My standard of living is higher. Still I lie awake in my apartment, half concentrating on Netflix. As removed from civilization as they are, I think they are closer to people. The neighborhood isn’t coming together on the weekend to check up on each other. I don’t necessarily have to give up my dinner for anyone. I save my uneaten portions in Tupperware instead of inviting someone inside. It chips away not just at my character, but at the bonds, and security, of the people around me.

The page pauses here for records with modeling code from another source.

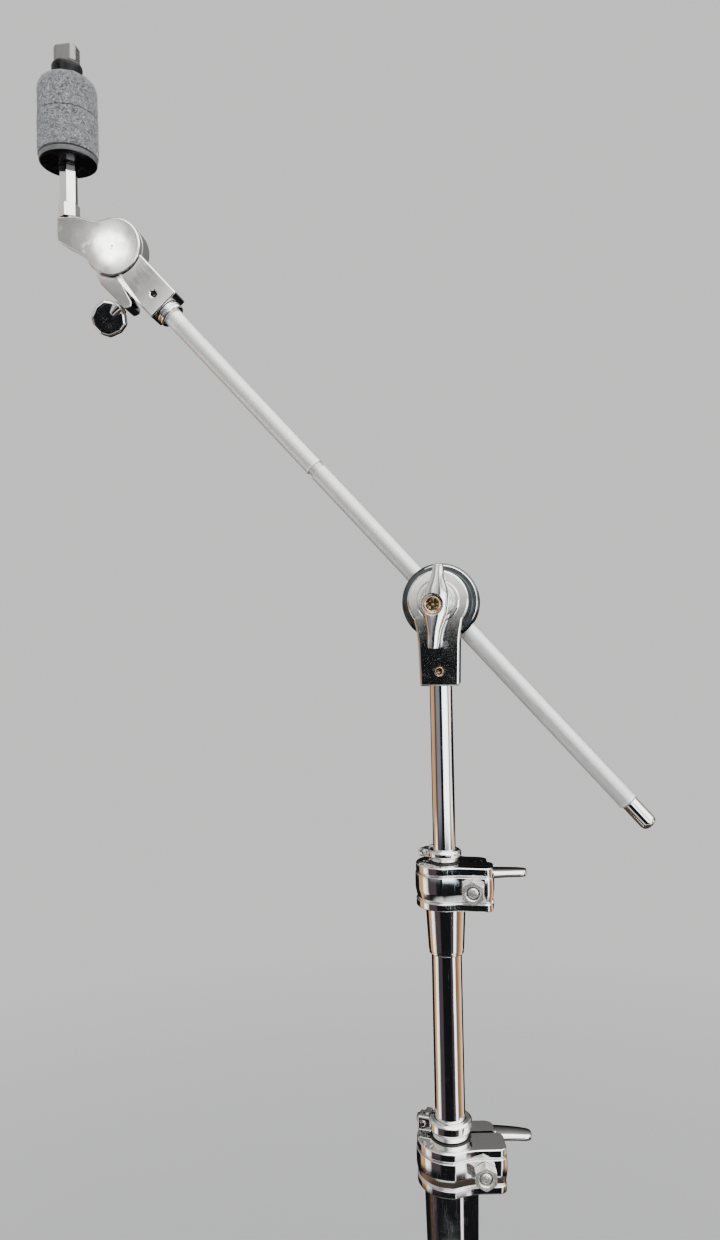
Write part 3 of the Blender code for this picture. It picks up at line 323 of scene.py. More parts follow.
class Look(Nodes):
    """A node material around one Principled shader, in object coordinates."""

    def __init__(self, name):
        self.material = bpy.data.materials.new(name)
        self.material.use_nodes = True
        super().__init__(self.material.node_tree)
        self.shader = self.tree.nodes["Principled BSDF"]
        self.coordinates = self.add("ShaderNodeTexCoord").outputs["Object"]
        self.normal = None

    def set(self, **values):
        for key, value in values.items():
            socket = self.shader.inputs[key.replace("_", " ")]
            if isinstance(value, bpy.types.NodeSocket):
                self.tree.links.new(value, socket)
            elif isinstance(value, tuple):
                socket.default_value = (*value, 1.0)
            else:
                socket.default_value = value

    def stretch(self, x, y, z):
        return self.add("ShaderNodeMapping",
                        {"Vector": self.coordinates, "Scale": (x, y, z)}).outputs[0]

    def noise(self, scale, detail=3.0, rough=0.5, vector=None):
        values = {"Vector": vector or self.coordinates, "Scale": scale, "Detail": detail,
                  "Roughness": rough}
        return self.add("ShaderNodeTexNoise", values).outputs[0]

    def cells(self, scale):
        values = {"Vector": self.coordinates, "Scale": scale}
        return self.add("ShaderNodeTexVoronoi", values).outputs["Distance"]

    def blend(self, factor, first, second):
        node = self.add("ShaderNodeMix", {0: factor}, data_type="RGBA")
        for index, value in ((6, first), (7, second)):
            if isinstance(value, bpy.types.NodeSocket):
                self.tree.links.new(value, node.inputs[index])
            else:
                node.inputs[index].default_value = (*value, 1.0)
        return node.outputs[2]

    def bump(self, height, distance, strength=1.0):
        values = {"Height": height, "Distance": distance, "Strength": strength}
        if self.normal:
            values["Normal"] = self.normal
        self.normal = self.add("ShaderNodeBump", values).outputs[0]
        self.tree.links.new(self.normal, self.shader.inputs["Normal"])

    def radius(self):
        """Distance from the piece's own Z axis."""
        parts = self.add("ShaderNodeSeparateXYZ", {"Vector": self.coordinates}).outputs
        square = self.math("ADD", self.math("MULTIPLY", parts[0], parts[0]),
                           self.math("MULTIPLY", parts[1], parts[1]))
        return self.math("SQRT", square), parts


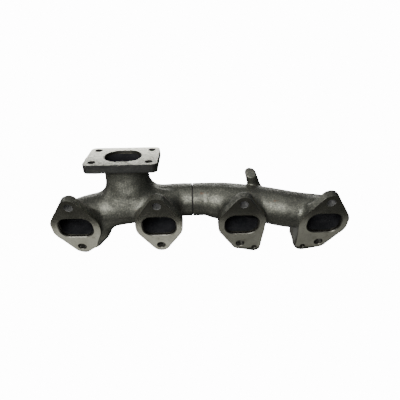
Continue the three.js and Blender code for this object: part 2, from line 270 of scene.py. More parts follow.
def upright_duct(path, centre_x, table):
    """A duct in the plane X = centre_x, leaning towards +X as it goes down."""
    def shape(x, y, z):
        x = x - RISER_LEAN * (TURBO_CENTRE[2] - z)
        share, side, over = along_path(path, y[0], z[0])
        half_u, half_v, corner = (k[None] for k in stations(share, table))
        flat = rounded_box_2d(side[None], x - centre_x, half_u, half_v, corner)
        return np.maximum(flat, over[None])
    return shape


def plate(circles, centre_x, low, high, edge=2.5, draft=0.0):
    """A plate with the outline round circles, from Y = low to Y = high."""
    points = outline_round(circles)

    def shape(x, y, z):
        flat = polygon_distance(points, x[:, 0] - centre_x, z[0])[:, None, :]
        return thick(flat + draft * (y - low), low, high, y, edge)
    return shape


def bar(start, end, start_r, end_r):
    """A round bar between two points, with ball ends and changing radius."""
    start, end = np.array(start, float), np.array(end, float)
    axis = end - start
    length_squared = max(axis @ axis, 1e-9)

    def shape(x, y, z):
        dot = (x - start[0]) * axis[0] + (y - start[1]) * axis[1] + (z - start[2]) * axis[2]
        t = np.clip(dot / length_squared, 0, 1)
        gap = (x - start[0] - t * axis[0]) ** 2 + (y - start[1] - t * axis[1]) ** 2
        gap = gap + (z - start[2] - t * axis[2]) ** 2
        return np.sqrt(gap) - (start_r + (end_r - start_r) * t)
    return shape


def round_log(low_x, high_x, radius, edge=0.0):
    """A cylinder on the log's axis."""
    def shape(x, y, z):
        flat = np.hypot(y - LOG_Y, z) - radius
        return thick(flat, low_x, high_x, x, edge)
    return shape


def turbo_slab(half_width, half_depth, corner, low, high, edge=2.0):
    """A slab in the turbocharger flange's own frame, with heights along its normal."""
    def shape(x, y, z):
        y, z = y - TURBO_CENTRE[1], z - TURBO_CENTRE[2]
        depth = y * math.cos(TURBO_TILT) - z * math.sin(TURBO_TILT)
        height = y * math.sin(TURBO_TILT) + z * math.cos(TURBO_TILT)
        flat = rounded_box_2d(x - TURBO_CENTRE[0], depth, half_width, half_depth, corner)
        return thick(flat, low, high, height, edge)
    return shape


def smooth_noise(block, spacing, seed):
    """Soft random bumps over a block, about one unit high, a few cells apart."""
    rng = np.random.default_rng(seed)
    counts = [int((a[-1] - a[0]) / spacing) + 4 for a in block.axes]
    values = rng.standard_normal(counts).astype(np.float32)
    for k, axis in enumerate(block.axes):
        place = (axis - axis[0]) / spacing
        cell = place.astype(int)
        t = (place - cell).astype(np.float32)
        ease = t * t * (3 - 2 * t)
        ease = ease.reshape([-1 if i == k else 1 for i in range(3)])
        low, high = np.take(values, cell, axis=k), np.take(values, cell + 1, axis=k)
        values = low + (high - low) * ease
    return values


# ---- From field to mesh --------------------------------------------------------

def sample(field, low, points):
    """Value and slope of a field at points, by linear interpolation."""
    place = (points - low) / CELL
    top = np.array(field.shape) - 2
    cell = np.clip(place.astype(int), 0, top)
    t = place - cell
    i, j, k = cell.T
    c = {
        (a, b, d): field[i + a, j + b, k + d]
        for a in (0, 1) for b in (0, 1) for d in (0, 1)
    }
    x, y, z = t.T
    x00, x10 = c[0, 0, 0] * (1 - x) + c[1, 0, 0] * x, c[0, 1, 0] * (1 - x) + c[1, 1, 0] * x
    x01, x11 = c[0, 0, 1] * (1 - x) + c[1, 0, 1] * x, c[0, 1, 1] * (1 - x) + c[1, 1, 1] * x
    low_z, high_z = x00 * (1 - y) + x10 * y, x01 * (1 - y) + x11 * y
    value = low_z * (1 - z) + high_z * z
    d0, d1 = c[1, 0, 0] - c[0, 0, 0], c[1, 1, 0] - c[0, 1, 0]
    d2, d3 = c[1, 0, 1] - c[0, 0, 1], c[1, 1, 1] - c[0, 1, 1]
    slope_x = (d0 * (1 - y) + d1 * y) * (1 - z) + (d2 * (1 - y) + d3 * y) * z
    slope_y = (x10 - x00) * (1 - z) + (x11 - x01) * z
    slope = np.column_stack([slope_x, slope_y, high_z - low_z]) / CELL
    return value, slope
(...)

For all the material wealth of the United States, there’s something primitively lacking. I try to lead a good life. And maybe I partly am. I read the headlines. I mourn the cities that get bombed. But I seldom have to protect another nearby person. Acts of community amount to sharing articles on Facebook. Developing positions on social issues is, we all suppose, making us better citizens. But we treat the flesh-and-blood people walking around us with polite indifference. Like they’re all non-playing characters in a Sims game.
Without having to protect friends or give up food, the urge to charity is transplanted into a vague notion people seem to have: an unspoken belief that it’s their hope, if not duty, to change the world. It’s a frustrating idea because in practice it means spending most of your time not being yourself, but doing some workplace task.
The sun is coming down and I’ll have to go soon. I ask Prima and Santos about changing the world. Did they ever feel a need to?
“Ambition is like a sickness,” Santos says. “Everything shuts down so your body can focus on this one thing.”
I close my notebook. Wobbly, Prima leans on me to get up. I ask Prima what would happen if she were to get hurt, if she fell and couldn’t get up. Who would come and save her? She looks at me as if I asked the simplest question in the world. “If I were to fall,” she says, “Santos would just pick me up.”